You may not be a writer or any type of artistically inclined person, but committing to a 30 day challenge to do something every single day, rain or shine, so you can hit a specific target by the end of the last day really will tell you so much about your life, what you value and how well you live those values. Skipping a day or two isn’t the end of the challenge either. The daily goals are just ways you can break it down into manageable chunks. They help you build the habit of doing the thing every day.

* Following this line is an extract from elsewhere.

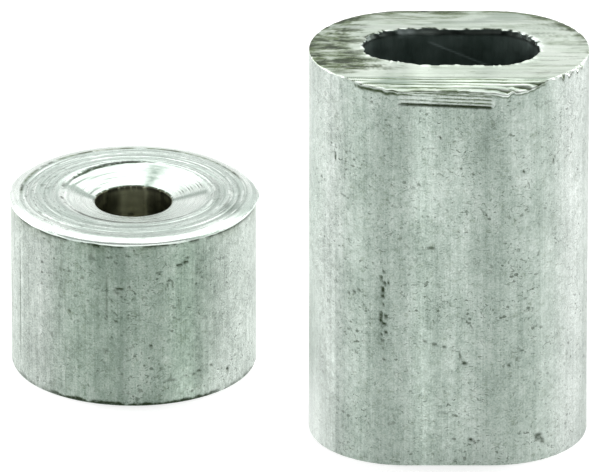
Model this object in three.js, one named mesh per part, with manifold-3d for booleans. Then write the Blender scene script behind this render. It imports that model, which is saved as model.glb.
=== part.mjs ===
// Crimp fittings for 1/8 inch (3.2 mm) wire rope, standing side by side on their sawn ends:
// an oval ferrule whose slot takes two legs of the rope, and a round stop that takes one.
// Millimetres, +Z up. The origin is on the surface they stand on, midway along and across the pair.
import * as THREE from "three";
import { mergeVertices } from "three/addons/utils/BufferGeometryUtils.js";
import Module from "manifold-3d";

// Driving dimensions of the oval ferrule.
const FERRULE_WIDTH = 12.6;
const FERRULE_THICKNESS = 8.8;
const FERRULE_LENGTH = 18.6;
const FERRULE_WALL = 2.3;
const FERRULE_EDGE_BREAK = 0.08;

// The torn front edge of the sawn end: a sloping break, and a shallow flat that the blade left below it.
const BREAK_SETBACK = 1.05;
const BREAK_DROP = 0.38;
const SCAR_DROP = 0.93;
const SCAR_DEPTH = 0.1;
const SCAR_HALF_WIDTH = 2.1;

// Driving dimensions of the round stop.
const STOP_DIAMETER = 11.2;
const STOP_HEIGHT = 8.2;
const STOP_BORE = 3.5;
const COUNTERSINK_DIAMETER = 7.2;
const COUNTERSINK_DEPTH = 0.45;
const RIM_WIDTH = 0.42;
const RIM_DROP = 0.16;
const RIM_LIP = 0.07;
const RIM_LIP_HEIGHT = 0.14;
const BASE_EDGE_BREAK = 0.1;

// Where the two pieces stand: from the ferrule's axis to the stop's.
const SPACING_X = 14.3;
const SPACING_Y = 7.76;

const ARC_SEGMENTS = 24;
const RIM_SEGMENTS = 4;
const TURN_SEGMENTS = 96;
const CUTTER_SIZE = 20;

const wasm = await Module();
wasm.setup();

function solidOf(geometry) {
  const bare = geometry.clone();
  bare.deleteAttribute("normal");
  bare.deleteAttribute("uv");
  const merged = mergeVertices(bare, 1e-4);
  return new wasm.Manifold(
    new wasm.Mesh({
      numProp: 3,
      vertProperties: merged.attributes.position.array,
      triVerts: new Uint32Array(merged.index.array),
    }),
  );
}

function geometryOf(solid) {
  const mesh = solid.getMesh();
  const geometry = new THREE.BufferGeometry();
  geometry.setAttribute("position", new THREE.BufferAttribute(mesh.vertProperties, 3));
  geometry.setIndex(new THREE.BufferAttribute(mesh.triVerts, 1));
  geometry.computeVertexNormals();
  return geometry;
}

// A flat-sided oval with half-round ends, traced anticlockwise.
function traceOval(path, width, thickness) {
  const radius = thickness / 2;
  const half = width / 2 - radius;
  path.moveTo(-half, -radius);
  path.lineTo(half, -radius);
  path.absarc(half, 0, radius, -Math.PI / 2, Math.PI / 2, false);
  path.lineTo(-half, radius);
  path.absarc(-half, 0, radius, Math.PI / 2, (3 * Math.PI) / 2, false);
  return path;
}

function ovalTube() {
  const section = traceOval(new THREE.Shape(), FERRULE_WIDTH, FERRULE_THICKNESS);
  const slotWidth = FERRULE_WIDTH - 2 * FERRULE_WALL;
  const slotThickness = FERRULE_THICKNESS - 2 * FERRULE_WALL;
  section.holes.push(traceOval(new THREE.Path(), slotWidth, slotThickness));
  const tube = new THREE.ExtrudeGeometry(section, {
    depth: FERRULE_LENGTH - 2 * FERRULE_EDGE_BREAK,
    curveSegments: ARC_SEGMENTS,
    bevelEnabled: true,
    bevelThickness: FERRULE_EDGE_BREAK,
    bevelSize: FERRULE_EDGE_BREAK,
    bevelOffset: -FERRULE_EDGE_BREAK,
    bevelSegments: 1,
  });
  return tube.translate(0, 0, FERRULE_EDGE_BREAK);
}

// A block that takes off everything above a plane sloping down to the front edge.
function breakCutter() {
  const slope = Math.atan2(BREAK_DROP, BREAK_SETBACK);
  const block = new THREE.BoxGeometry(CUTTER_SIZE, CUTTER_SIZE, CUTTER_SIZE);
  block.translate(0, 0, CUTTER_SIZE / 2);
  block.rotateX(slope);
  return block.translate(0, BREAK_SETBACK - FERRULE_THICKNESS / 2, FERRULE_LENGTH);
}

function scarCutter() {
  const block = new THREE.BoxGeometry(2 * SCAR_HALF_WIDTH, 2 * SCAR_DEPTH, 2 * SCAR_DROP);
  return block.translate(0, -FERRULE_THICKNESS / 2, FERRULE_LENGTH);
}

function ferruleGeometry() {
  const cut = solidOf(ovalTube()).subtract(solidOf(breakCutter())).subtract(solidOf(scarCutter()));
  return geometryOf(cut);
}

// The stop's profile, anticlockwise from the foot of the bore: radius across, height up.
function stopProfile() {
  const bore = STOP_BORE / 2;
  const side = STOP_DIAMETER / 2;
  const flat = side - RIM_WIDTH;
  const lip = side + RIM_LIP;
  const points = [
    new THREE.Vector2(bore, BASE_EDGE_BREAK),
    new THREE.Vector2(bore + BASE_EDGE_BREAK, 0),
    new THREE.Vector2(side - BASE_EDGE_BREAK, 0),
    new THREE.Vector2(side, BASE_EDGE_BREAK),
    new THREE.Vector2(side, STOP_HEIGHT - RIM_DROP - RIM_LIP_HEIGHT),
  ];
  for (let i = 0; i <= RIM_SEGMENTS; i += 1) {
    const turn = ((i / RIM_SEGMENTS) * Math.PI) / 2;
    const radius = flat + (lip - flat) * Math.cos(turn);
    points.push(new THREE.Vector2(radius, STOP_HEIGHT - RIM_DROP * (1 - Math.sin(turn))));
  }
  points.push(
    new THREE.Vector2(COUNTERSINK_DIAMETER / 2, STOP_HEIGHT),
    new THREE.Vector2(bore, STOP_HEIGHT - COUNTERSINK_DEPTH),
    new THREE.Vector2(bore, BASE_EDGE_BREAK),
  );
  return points;
}

function stopGeometry() {
  return new THREE.LatheGeometry(stopProfile(), TURN_SEGMENTS).rotateX(Math.PI / 2);
}

function aluminium(colour, roughness) {
  return new THREE.MeshStandardMaterial({ color: colour, roughness, metalness: 1 });
}

const stopReach = STOP_DIAMETER / 2 + RIM_LIP;
const leftEdge = -SPACING_X - stopReach;
const rightEdge = FERRULE_WIDTH / 2;
const frontEdge = -FERRULE_THICKNESS / 2;
const backEdge = SPACING_Y + stopReach;
const ferruleX = -(leftEdge + rightEdge) / 2;
const ferruleY = -(frontEdge + backEdge) / 2;

const ferrule = new THREE.Mesh(ferruleGeometry(), aluminium(0xb9c4bb, 0.5));
ferrule.name = "oval_ferrule";
ferrule.position.set(ferruleX, ferruleY, 0);

const stop = new THREE.Mesh(stopGeometry(), aluminium(0xb4c0b6, 0.45));
stop.name = "cable_stop";
stop.position.set(ferruleX - SPACING_X, ferruleY + SPACING_Y, 0);

const fittings = new THREE.Group();
fittings.add(ferrule, stop);

export default fittings;
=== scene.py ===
"""Looks of two loose aluminium crimp fittings for wire rope: an oval ferrule and a round stop.

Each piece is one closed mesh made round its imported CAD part: the drawn skin with its die lines and
pits, the sawn and torn end of the ferrule, and the turned, countersunk end of the stop.
Lengths are in millimetres until a mesh or a light is made, which is in metres.
"""

import math

import bpy
import numpy as np
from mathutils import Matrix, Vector


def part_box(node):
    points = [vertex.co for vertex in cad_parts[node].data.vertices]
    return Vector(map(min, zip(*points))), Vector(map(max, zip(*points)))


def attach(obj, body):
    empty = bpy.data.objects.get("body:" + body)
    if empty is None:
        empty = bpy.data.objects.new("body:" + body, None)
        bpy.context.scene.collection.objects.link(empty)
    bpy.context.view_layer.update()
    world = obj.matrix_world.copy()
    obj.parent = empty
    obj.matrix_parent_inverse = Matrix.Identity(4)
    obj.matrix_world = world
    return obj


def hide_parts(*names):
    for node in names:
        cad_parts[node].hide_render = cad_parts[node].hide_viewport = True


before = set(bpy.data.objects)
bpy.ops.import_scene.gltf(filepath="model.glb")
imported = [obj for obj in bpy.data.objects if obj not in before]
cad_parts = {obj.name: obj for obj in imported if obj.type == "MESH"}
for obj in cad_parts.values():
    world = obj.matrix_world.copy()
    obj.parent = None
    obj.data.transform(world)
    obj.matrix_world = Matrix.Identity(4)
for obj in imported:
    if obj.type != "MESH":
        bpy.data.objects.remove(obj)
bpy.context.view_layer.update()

MM = 0.001
TAU = 2 * math.pi

# Sizes taken from the frame, in millimetres.
FERRULE_LO, FERRULE_HI = (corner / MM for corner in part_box("oval_ferrule"))
STOP_LO, STOP_HI = (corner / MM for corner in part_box("cable_stop"))
FERRULE_AXIS = (FERRULE_LO + FERRULE_HI) / 2
STOP_AXIS = (STOP_LO + STOP_HI) / 2

FERRULE_TOP = FERRULE_HI.z
FERRULE_R = (FERRULE_HI.y - FERRULE_LO.y) / 2
FERRULE_HALF_FLAT = (FERRULE_HI.x - FERRULE_LO.x) / 2 - FERRULE_R
FERRULE_WALL = 2.3
SLOT_R = FERRULE_R - FERRULE_WALL
PERIMETER = 4 * FERRULE_HALF_FLAT + TAU * FERRULE_R
EDGE_BREAK = 0.08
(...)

Get up at the same time every day.

Write 1,667 words every day.

Walk 20 minutes every day.

Eat a healthy breakfast every day.

Tell your husband or wife you love him/her every day.

Hug your kids every day.

Read 20 minutes every day.

Pray 5 minutes every day.

Be grateful for something every day.

Do any of these things, or any number of other objectively good for you acts, and see who you become at the end of the 30 days. It’s worth it. If you skip or miss a few days. Keep going. Start over. Whichever. At the end of the 30 days. Start again. Maybe add a second action.

Simple things repeated daily are what really make us who we are. We just don’t take the time to be proactive about them most of the time. You can tell which people do and don’t. Look around. Hopefully you’ll see an Otterite or two and maybe one in the mirror.